Getting a new perspective on life at 46

Sara at 46 with Tasha 12

This is an article I wrote 22 years ago; did I live up to my expectations or go beyond them?

I asked myself this question and had to face the answer…

Did I like the answer? No

I have recently come to a crossroads in my life. The direction that I have taken is quite different from what I expected. I am a middle-aged woman with dreams gone by, or so I thought.

Way back, when I was a wacky young creature with a free-spirited and passionate about life, I was always full of fun, seeking adventures. Perhaps I was a victim of too many expectations. I was always asked, ‘when will you settle down girl’ or’ when will you get a real job?’

Sometimes we live life by those expectations, and do not trust our own instincts to just be. . . Your parents lived a life that way, so why not you? But were they happy? People expect us to be something they believe to be normal. Their expectations came from their parents and so on, and society dictates the same.

‘Why can’t we all get along?’ We have heard or said this so many times before, but do we answer it? Most of the time we are too scared to. We are afraid that we may not like the answer or that we might have to do something about it. I asked myself this question recently and had to face the answer head-on. Did I like the answer? No. But I faced it and I have answered it back, and I am so glad I did.

I had to come to the realization that I lived for and through other people’s lives. I am a very caring person with a lot of understanding of others’ feelings. I embrace others’ pain and try to make it better. I empathize with them, but sometimes I am incapable of feeling for myself.

Is it that I am afraid? Or that I do not trust anyone to let them in? Yes, to both. I have learned that if you tell some people your true feelings, they will hurt you with it.

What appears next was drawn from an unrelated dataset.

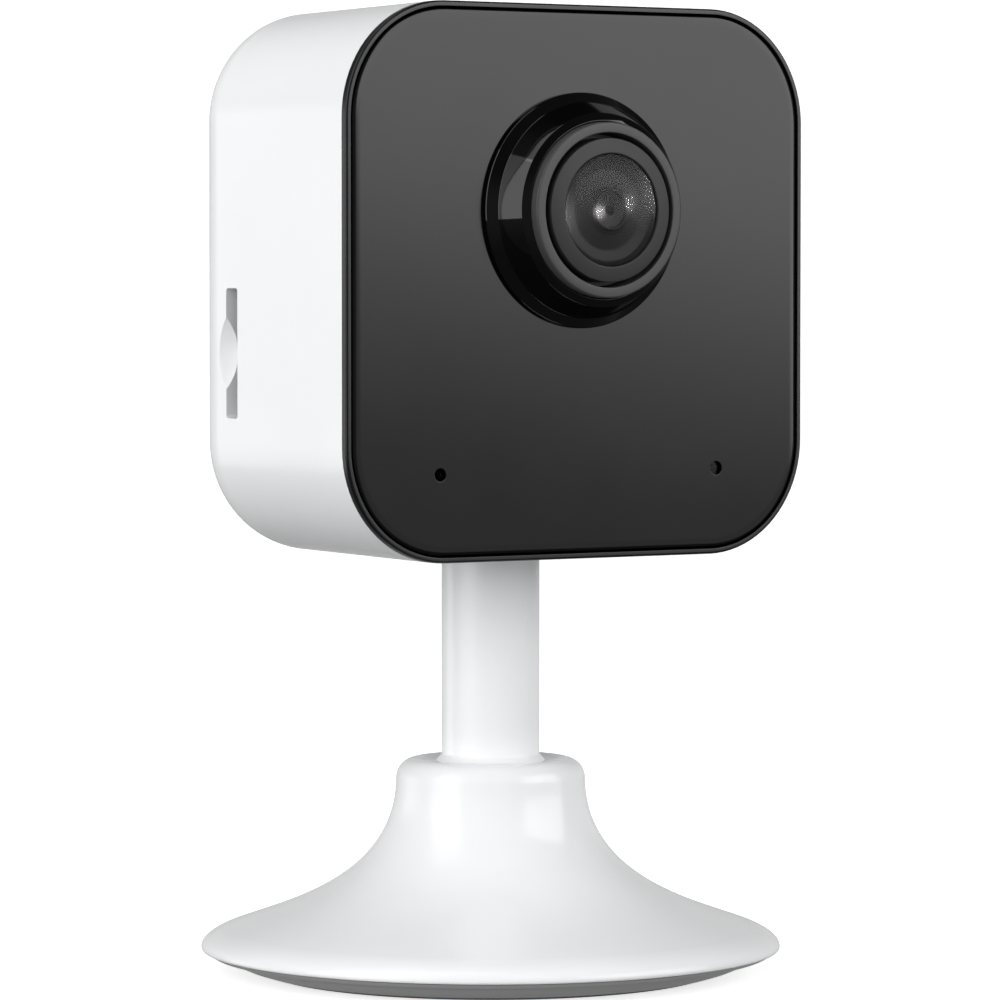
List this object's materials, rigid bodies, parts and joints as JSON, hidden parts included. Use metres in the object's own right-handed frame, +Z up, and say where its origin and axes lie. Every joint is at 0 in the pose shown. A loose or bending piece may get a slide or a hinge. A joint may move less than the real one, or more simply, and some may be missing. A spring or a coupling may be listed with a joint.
{
  "type": "security camera",
  "caption": "Compact indoor security camera: white square head with a glossy black front and raised lens, tilting on a short stem that swivels on a flared round base.",
  "frame": {"origin": "centre of the foot on the surface it stands on, on the stem's axis", "axes": "+Z up along the stem, the lens looks along -Y, +X to the right seen from the front"},
  "size_m": [0.064, 0.064, 0.1059],
  "materials": {
    "white_gloss": "white gloss",
    "grey_plastic": "matte grey",
    "foot_rubber": "matte dark grey",
    "weight_steel": "plain steel",
    "magnet_nickel": "nickel plated",
    "fastener_steel": "zinc plated",
    "black_frame": "satin black",
    "black_panel": "high gloss black",
    "panel_adhesive": "foam tape",
    "black_inner": "matte black",
    "bezel_grey": "satin grey",
    "lens_glass": "coated glass",
    "filter_glass": "coated filter glass",
    "coil_copper": "enamelled copper",
    "sensor_face": "sensor under cover glass",
    "board_green": "solder mask",
    "lamp_epoxy": "clear epoxy over chip",
    "plated_shell": "tin plated",
    "soft_rubber": "black rubber",
    "clear_pipe": "clear acrylic",
    "chip_black": "moulded epoxy",
    "pad_grey": "silicone pad",
    "spreader_aluminium": "mill finish",
    "ribbon_white": "film",
    "lead_black": "jacketed lead",
    "label_grey": "blank label"
  },
  "bodies": {
    "base": {"base_shell": "white_gloss", "base_cover": "grey_plastic", "base_foot": "foot_rubber", "base_weight": "weight_steel", "base_magnet": "magnet_nickel", "cover_screws": "fastener_steel", "swivel_washer": "fastener_steel"},
    "stem": {"stem": "white_gloss", "swivel_plate": "fastener_steel", "swivel_screw": "fastener_steel"},
    "head": {"rear_housing": "white_gloss", "pivot_screw": "fastener_steel", "pivot_nut": "fastener_steel", "friction_washers": "fastener_steel", "well_screws": "fastener_steel", "sensor_screws": "fastener_steel", "board_screws": "fastener_steel", "front_frame": "black_frame", "front_panel": "black_panel", "lens_trim_ring": "black_panel", "panel_tape": "panel_adhesive", "pivot_well": "black_inner", "lens_baffle": "black_inner", "lens_holder": "black_inner", "ir_cut_housing": "black_inner", "reset_switch": "black_inner", "speaker": "black_inner", "lens_bezel": "bezel_grey", "lens_barrel": "bezel_grey", "front_glass": "lens_glass", "inner_lenses": "lens_glass", "ir_cut_coil": "coil_copper", "image_sensor": "sensor_face", "sensor_board": "board_green", "front_board": "board_green", "main_board": "board_green", "io_board": "board_green", "antenna": "board_green", "ir_lamps": "lamp_epoxy", "status_lamp": "lamp_epoxy", "microphone": "plated_shell", "shield_can": "plated_shell", "card_socket": "plated_shell", "power_socket": "plated_shell", "mic_boot": "soft_rubber", "speaker_gasket": "soft_rubber", "light_pipe": "clear_pipe", "processor": "chip_black", "memory_chip": "chip_black", "thermal_pad": "pad_grey", "heat_spreader": "spreader_aluminium", "ribbon_cables": "ribbon_white", "antenna_lead": "lead_black", "rating_label": "label_grey"},
    "ir_blade": {"ir_cut_blade": "black_inner", "ir_filter": "filter_glass"},
    "ejector": {"card_ejector": "black_inner"},
    "plunger": {"switch_plunger": "black_inner"},
    "button": {"reset_button": "white_gloss"}
  },
  "joints": [
    {"name": "base_swivel", "type": "hinge", "parent": "base", "child": "stem", "pos_m": [0, 0, 0.0232], "axis": [0, 0, 1], "continuous": true},
    {"name": "head_tilt", "type": "hinge", "parent": "stem", "child": "head", "pos_m": [0, 0, 0.05535], "axis": [1, 0, 0], "range_deg": [-90, 25]},
    {"name": "filter_slide", "type": "slide", "parent": "head", "child": "ir_blade", "axis": [1, 0, 0], "range_m": [0, 0.0065]},
    {"name": "card_push", "type": "slide", "parent": "head", "child": "ejector", "axis": [1, 0, 0], "range_m": [0, 0.0012], "stiffness_N_per_m": 300, "springref_m": -0.0006},
    {"name": "switch_press", "type": "slide", "parent": "head", "child": "plunger", "axis": [0, -1, 0], "range_m": [0, 0.0004], "stiffness_N_per_m": 1500, "springref_m": -0.0002},
    {"name": "reset_press", "type": "slide", "parent": "head", "child": "button", "axis": [0, -1, 0], "range_m": [0, 0.0004]}
  ],
  "couplings": [
    {"joint": "reset_press", "follows": "switch_press", "ratio": 1}
  ]
}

On my journey to a better life, I have come across a program called ‘True Colours.’ These are your personality traits represented by four distinct colours. Gold, blue, orange, and green. These colours each represent a personality trait, and in understanding these colours I have opened my awareness to others and myself.

We are not all made the same, nor do we feel, think, or do the same. There for we clash with life because we expect other people to be as we are. Shock time guys. Our differences are what make us unique. This is what attracts others to us.

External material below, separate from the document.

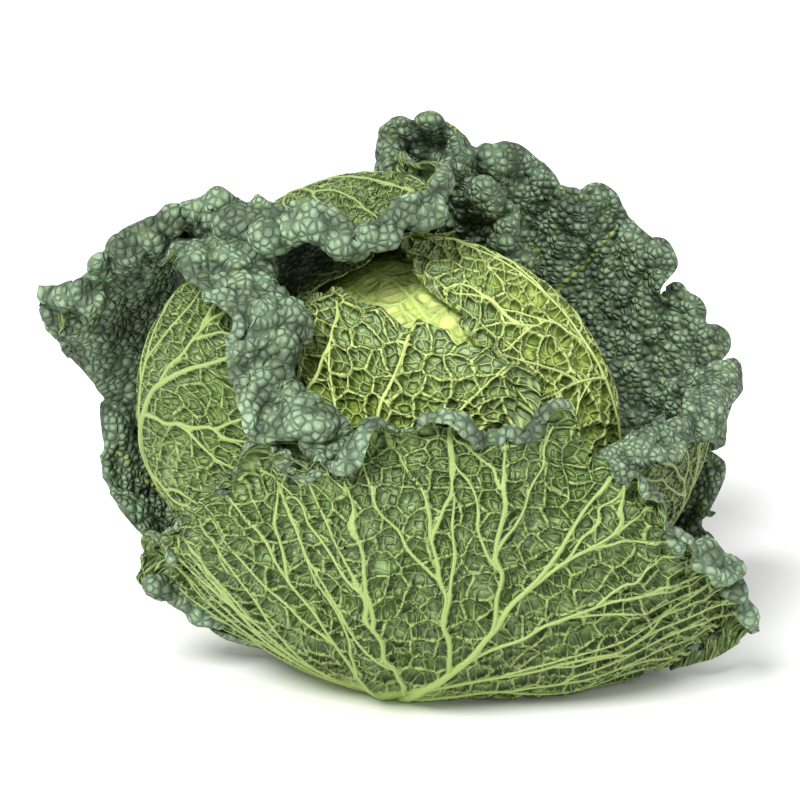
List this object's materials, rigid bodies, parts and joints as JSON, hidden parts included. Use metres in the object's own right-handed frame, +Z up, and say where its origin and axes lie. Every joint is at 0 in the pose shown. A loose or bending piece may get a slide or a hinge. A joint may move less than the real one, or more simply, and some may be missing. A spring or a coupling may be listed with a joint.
{
  "type": "savoy cabbage",
  "caption": "Savoy cabbage with a tight yellow-green netted head, loose crinkled dark outer leaves with rolled rims, and a cut stalk that it stands on.",
  "frame": {"origin": "centre of the stalk's flat cut foot, on the surface that the cabbage stands on", "axes": "+X to the right of the picture's view, +Y away from the viewer, +Z up; the head leans to the front, -Y"},
  "size_m": [0.3131, 0.2821, 0.2318],
  "materials": {
    "outer_leaf": "matte grey-green leaf with a whitish waxy bloom and raised light-green veins",
    "dark_leaf": "matte blue-green blistered leaf with a grey bloom and dark creases",
    "head_leaf": "satin yellow-green leaf with a raised pale net of veins",
    "pale_leaf": "satin pale yellow-green inner leaf",
    "stalk": "matte pale green stalk with a drying cut face"
  },
  "bodies": {
    "root": {"stalk": "stalk", "heart": "pale_leaf", "front_leaf": "outer_leaf", "left_leaf": "outer_leaf", "hood_leaf": "outer_leaf", "back_right_leaf": "dark_leaf", "right_leaf": "outer_leaf", "crown_leaf": "dark_leaf", "far_left_leaf": "dark_leaf", "low_right_leaf": "dark_leaf", "low_back_leaf": "outer_leaf", "head_leaf_front": "head_leaf", "head_leaf_right": "head_leaf", "head_leaf_left": "pale_leaf", "head_leaf_low_right": "head_leaf", "head_leaf_back": "head_leaf"}
  },
  "joints": []
}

We know that trying to be the same just does not work, and those true personalities will always stand out no matter what. So why can we not accept that and embrace our differences, instead of fearing them? This subject has completely opened my eyes to myself, and where I had been going wrong. I felt I had to apologies to everyone for being me. I thought that I was being judged, whereas I was the judge and jury. I was living for others’ expectations, not my own.

Now it is vastly different. I am inspired and can feel my wings flapping and eager to go. I am started a business, a new life, and I have new expectations. My own. I have never felt so confident or courageous before. I have traveled to twenty-two countries and lived in four of them, finding time to have three children on the way. Now is the time that I really am beginning to feel life, trust in what it has to give, and embrace its wonders without fear.

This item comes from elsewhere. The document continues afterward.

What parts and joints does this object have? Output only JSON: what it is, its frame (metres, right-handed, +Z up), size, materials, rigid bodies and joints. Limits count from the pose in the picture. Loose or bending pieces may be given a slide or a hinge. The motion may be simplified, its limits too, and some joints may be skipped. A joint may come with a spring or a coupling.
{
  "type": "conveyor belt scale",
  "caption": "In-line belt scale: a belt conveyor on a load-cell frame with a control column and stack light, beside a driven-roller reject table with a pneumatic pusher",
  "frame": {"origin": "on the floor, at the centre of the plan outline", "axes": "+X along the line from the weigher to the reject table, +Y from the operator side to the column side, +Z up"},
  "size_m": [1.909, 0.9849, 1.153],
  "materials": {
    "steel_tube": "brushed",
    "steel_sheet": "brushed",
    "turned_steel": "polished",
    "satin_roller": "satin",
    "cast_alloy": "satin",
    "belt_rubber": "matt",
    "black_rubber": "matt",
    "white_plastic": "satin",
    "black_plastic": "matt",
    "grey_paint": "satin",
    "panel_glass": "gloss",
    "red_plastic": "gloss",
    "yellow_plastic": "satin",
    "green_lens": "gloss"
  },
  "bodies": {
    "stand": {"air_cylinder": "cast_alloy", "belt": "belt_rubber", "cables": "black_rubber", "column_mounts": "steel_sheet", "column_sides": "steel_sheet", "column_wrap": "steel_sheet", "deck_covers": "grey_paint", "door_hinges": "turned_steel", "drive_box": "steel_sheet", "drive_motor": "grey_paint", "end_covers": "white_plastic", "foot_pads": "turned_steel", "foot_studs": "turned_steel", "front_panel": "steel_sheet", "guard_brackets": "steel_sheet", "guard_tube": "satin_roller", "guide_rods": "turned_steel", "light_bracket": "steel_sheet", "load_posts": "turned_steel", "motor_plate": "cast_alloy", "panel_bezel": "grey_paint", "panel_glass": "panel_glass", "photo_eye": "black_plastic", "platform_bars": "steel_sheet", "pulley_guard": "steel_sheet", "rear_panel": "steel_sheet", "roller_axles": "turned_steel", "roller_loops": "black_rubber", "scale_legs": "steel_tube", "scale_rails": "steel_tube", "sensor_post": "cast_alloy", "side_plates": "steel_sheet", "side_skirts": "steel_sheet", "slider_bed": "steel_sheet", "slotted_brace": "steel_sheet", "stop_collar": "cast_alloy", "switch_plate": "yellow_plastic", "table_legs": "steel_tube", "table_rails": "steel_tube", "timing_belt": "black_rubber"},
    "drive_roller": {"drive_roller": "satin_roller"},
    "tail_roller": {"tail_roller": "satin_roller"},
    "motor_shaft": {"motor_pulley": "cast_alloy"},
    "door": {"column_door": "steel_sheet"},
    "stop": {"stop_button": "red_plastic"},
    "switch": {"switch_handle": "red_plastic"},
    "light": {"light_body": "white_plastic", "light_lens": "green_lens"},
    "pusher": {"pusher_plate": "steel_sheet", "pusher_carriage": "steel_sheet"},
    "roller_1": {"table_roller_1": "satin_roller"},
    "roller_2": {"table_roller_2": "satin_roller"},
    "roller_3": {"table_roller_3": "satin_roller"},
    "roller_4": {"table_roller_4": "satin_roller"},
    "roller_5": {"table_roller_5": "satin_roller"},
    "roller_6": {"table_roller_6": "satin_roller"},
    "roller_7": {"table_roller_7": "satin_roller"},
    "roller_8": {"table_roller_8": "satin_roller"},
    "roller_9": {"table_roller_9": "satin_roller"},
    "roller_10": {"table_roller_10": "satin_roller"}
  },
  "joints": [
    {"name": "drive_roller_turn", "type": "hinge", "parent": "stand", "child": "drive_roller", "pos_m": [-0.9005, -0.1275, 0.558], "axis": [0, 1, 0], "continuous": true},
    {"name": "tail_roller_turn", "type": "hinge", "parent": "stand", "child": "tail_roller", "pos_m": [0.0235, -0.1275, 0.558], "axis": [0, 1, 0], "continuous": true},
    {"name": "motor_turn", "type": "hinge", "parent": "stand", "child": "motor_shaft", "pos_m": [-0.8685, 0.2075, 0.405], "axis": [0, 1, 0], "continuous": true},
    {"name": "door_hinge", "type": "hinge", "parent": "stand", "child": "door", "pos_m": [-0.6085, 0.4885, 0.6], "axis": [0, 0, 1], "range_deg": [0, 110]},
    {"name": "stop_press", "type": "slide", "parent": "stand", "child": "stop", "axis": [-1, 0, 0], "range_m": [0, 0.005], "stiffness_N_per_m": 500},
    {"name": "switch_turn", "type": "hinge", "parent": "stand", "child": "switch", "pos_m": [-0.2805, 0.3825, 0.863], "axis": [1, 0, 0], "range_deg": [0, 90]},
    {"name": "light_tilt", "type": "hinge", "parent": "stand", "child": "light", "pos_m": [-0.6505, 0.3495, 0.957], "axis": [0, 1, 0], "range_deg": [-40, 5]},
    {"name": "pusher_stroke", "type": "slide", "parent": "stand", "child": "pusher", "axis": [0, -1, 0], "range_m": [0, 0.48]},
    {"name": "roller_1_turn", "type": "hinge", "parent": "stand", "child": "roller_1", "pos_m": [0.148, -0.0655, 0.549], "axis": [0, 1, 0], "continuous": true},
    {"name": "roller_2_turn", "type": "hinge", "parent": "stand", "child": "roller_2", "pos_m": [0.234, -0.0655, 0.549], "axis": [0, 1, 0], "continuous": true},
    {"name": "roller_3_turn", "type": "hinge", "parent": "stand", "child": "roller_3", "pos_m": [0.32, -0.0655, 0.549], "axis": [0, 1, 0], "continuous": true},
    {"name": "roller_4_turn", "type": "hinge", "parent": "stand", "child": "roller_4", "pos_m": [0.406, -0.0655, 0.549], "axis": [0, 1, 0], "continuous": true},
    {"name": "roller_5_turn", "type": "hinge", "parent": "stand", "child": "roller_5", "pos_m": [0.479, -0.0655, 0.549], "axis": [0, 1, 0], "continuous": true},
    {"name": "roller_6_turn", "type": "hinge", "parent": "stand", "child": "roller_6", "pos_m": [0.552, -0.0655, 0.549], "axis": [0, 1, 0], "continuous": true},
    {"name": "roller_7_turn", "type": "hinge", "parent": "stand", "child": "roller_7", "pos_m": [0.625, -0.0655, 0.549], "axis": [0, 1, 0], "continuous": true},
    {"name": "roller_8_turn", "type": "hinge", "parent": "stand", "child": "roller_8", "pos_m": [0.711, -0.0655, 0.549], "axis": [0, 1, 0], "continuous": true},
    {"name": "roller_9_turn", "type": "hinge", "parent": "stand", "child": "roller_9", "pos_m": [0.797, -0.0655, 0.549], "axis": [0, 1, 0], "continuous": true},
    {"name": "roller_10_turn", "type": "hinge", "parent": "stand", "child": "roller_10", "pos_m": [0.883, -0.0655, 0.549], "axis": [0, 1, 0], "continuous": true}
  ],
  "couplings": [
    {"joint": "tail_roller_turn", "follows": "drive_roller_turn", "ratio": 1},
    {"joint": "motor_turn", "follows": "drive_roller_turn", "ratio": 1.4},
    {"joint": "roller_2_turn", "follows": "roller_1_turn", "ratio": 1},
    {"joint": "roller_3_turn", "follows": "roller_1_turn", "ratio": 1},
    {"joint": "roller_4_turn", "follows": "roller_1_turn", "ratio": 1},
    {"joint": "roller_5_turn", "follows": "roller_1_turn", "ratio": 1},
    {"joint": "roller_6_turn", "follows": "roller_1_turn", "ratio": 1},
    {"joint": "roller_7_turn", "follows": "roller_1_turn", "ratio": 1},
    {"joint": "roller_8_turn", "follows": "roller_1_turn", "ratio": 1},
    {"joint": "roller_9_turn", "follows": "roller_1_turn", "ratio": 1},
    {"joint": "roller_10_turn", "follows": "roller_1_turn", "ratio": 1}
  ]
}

Turning 46 is no time to start settling down. I have had my 3 wonderful children and I am immensely proud of who they are and my part in it. Now is the time for me. Time to be just a little bit wacky again. To trust in me, and not to be overly critical of myself or others. We are at a place in time for a reason. Trusting in a higher power and letting your life just ‘be’ is hard for some. But I do believe our actions and reactions are our choices. We can accept responsibility for our actions and focus on optimism, it is all up to us and our attitude.

I will be a success. I say it with pride, not vanity because I am working towards it. I am believing in myself and others and in life. I have not launched my business yet, but I already have customers in the wings waiting.

We only live but once and life events really do go in cycles. So never curl up and say that it is all over, do something to bring on the next cycle. Be proactive. We are privileged to be alive. Ask not ‘Why me,’ but go ahead and explore life. The key is to believe in something, and yourself.

I am not over the hill. ‘I am woman, hear me roar.’

My life experiences are my skills. My pains are my journey to understanding. My fear is my empowerment; my courage is my ammunition. I will not only survive, but I will truly thrive.

We must place value on ourselves and what we can contribute to life, not on sex or numbers. If you choose to be old before your time, that is your comfort zone. But ask yourself one question. ‘Would you prefer a different life?’ If you answer “yes” then do something, however, small, to change it. Life is forever changing, do not get left behind.

I wish you love courage and strength for your journey.

written 2001.

NOW 22 years later I look back and see how much my life has changed. My children are grown beautiful souls, I am a grandma, still single, and have been proudly podcasting for over 11 years now. Take your journey, look back to see how far you have come, and keep growing, for you are not dead.

Sara Troy

https://linktr.ee/saratroy

Sara Troy of Self Discovery Wisdom( Media )
Sara Troy of Self Discovery Wisdom( Media )

Written by Sara Troy of Self Discovery Wisdom( Media )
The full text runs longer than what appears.